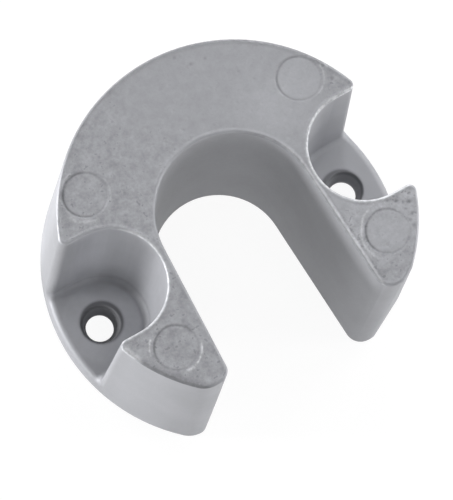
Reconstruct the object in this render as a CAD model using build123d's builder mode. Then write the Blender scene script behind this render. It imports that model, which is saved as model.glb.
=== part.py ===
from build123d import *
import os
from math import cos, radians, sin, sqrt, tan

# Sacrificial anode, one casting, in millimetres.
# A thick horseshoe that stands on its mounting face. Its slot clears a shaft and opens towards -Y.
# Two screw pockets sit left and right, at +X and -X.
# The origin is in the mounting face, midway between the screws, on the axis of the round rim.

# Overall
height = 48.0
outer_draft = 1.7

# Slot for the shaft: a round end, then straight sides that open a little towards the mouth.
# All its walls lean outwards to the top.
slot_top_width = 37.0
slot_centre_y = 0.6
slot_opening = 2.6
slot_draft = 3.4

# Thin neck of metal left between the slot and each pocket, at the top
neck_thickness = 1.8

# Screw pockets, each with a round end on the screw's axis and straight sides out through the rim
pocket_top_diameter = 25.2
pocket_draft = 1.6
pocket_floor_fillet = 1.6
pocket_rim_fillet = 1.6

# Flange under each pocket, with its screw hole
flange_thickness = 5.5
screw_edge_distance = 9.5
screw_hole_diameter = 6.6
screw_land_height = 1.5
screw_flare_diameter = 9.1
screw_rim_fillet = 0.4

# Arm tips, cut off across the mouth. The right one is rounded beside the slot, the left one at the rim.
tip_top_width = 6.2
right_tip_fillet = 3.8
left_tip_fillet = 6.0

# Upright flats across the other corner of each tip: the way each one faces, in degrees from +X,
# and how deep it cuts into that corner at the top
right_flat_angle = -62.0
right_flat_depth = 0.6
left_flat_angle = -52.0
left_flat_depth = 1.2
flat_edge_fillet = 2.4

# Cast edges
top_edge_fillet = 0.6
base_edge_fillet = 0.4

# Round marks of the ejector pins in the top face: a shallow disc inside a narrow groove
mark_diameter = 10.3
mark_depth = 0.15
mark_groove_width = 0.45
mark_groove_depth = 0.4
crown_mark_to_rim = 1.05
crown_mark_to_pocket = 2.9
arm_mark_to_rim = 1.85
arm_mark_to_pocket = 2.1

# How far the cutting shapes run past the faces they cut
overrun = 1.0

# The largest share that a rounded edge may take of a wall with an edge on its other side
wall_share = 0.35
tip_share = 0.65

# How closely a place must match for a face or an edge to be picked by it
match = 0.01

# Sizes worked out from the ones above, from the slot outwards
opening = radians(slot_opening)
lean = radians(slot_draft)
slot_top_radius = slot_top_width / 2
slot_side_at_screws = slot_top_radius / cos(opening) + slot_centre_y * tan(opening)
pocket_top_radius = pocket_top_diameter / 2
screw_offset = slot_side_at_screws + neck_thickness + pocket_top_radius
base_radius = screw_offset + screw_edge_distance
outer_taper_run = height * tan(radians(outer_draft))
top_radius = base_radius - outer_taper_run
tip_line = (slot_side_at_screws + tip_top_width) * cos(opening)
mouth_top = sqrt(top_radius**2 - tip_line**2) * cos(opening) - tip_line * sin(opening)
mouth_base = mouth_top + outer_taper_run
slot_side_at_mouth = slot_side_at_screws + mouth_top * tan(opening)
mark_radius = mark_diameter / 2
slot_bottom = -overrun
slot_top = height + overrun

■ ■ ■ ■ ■

● PROBLEM TO WORK ON:
Please give an exact restatement of only the lines from the beginning of the material above to the line with "from math import cos, radians, sin, sqrt, tan", inclusive.

● WRITTEN SOLUTION:
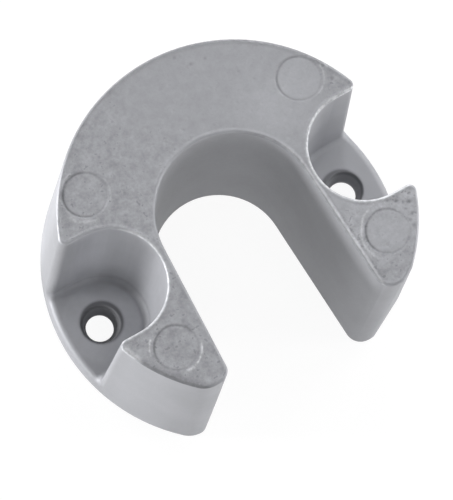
Reconstruct the object in this render as a CAD model using build123d's builder mode. Then write the Blender scene script behind this render. It imports that model, which is saved as model.glb.
=== part.py ===
from build123d import *
import os
from math import cos, radians, sin, sqrt, tan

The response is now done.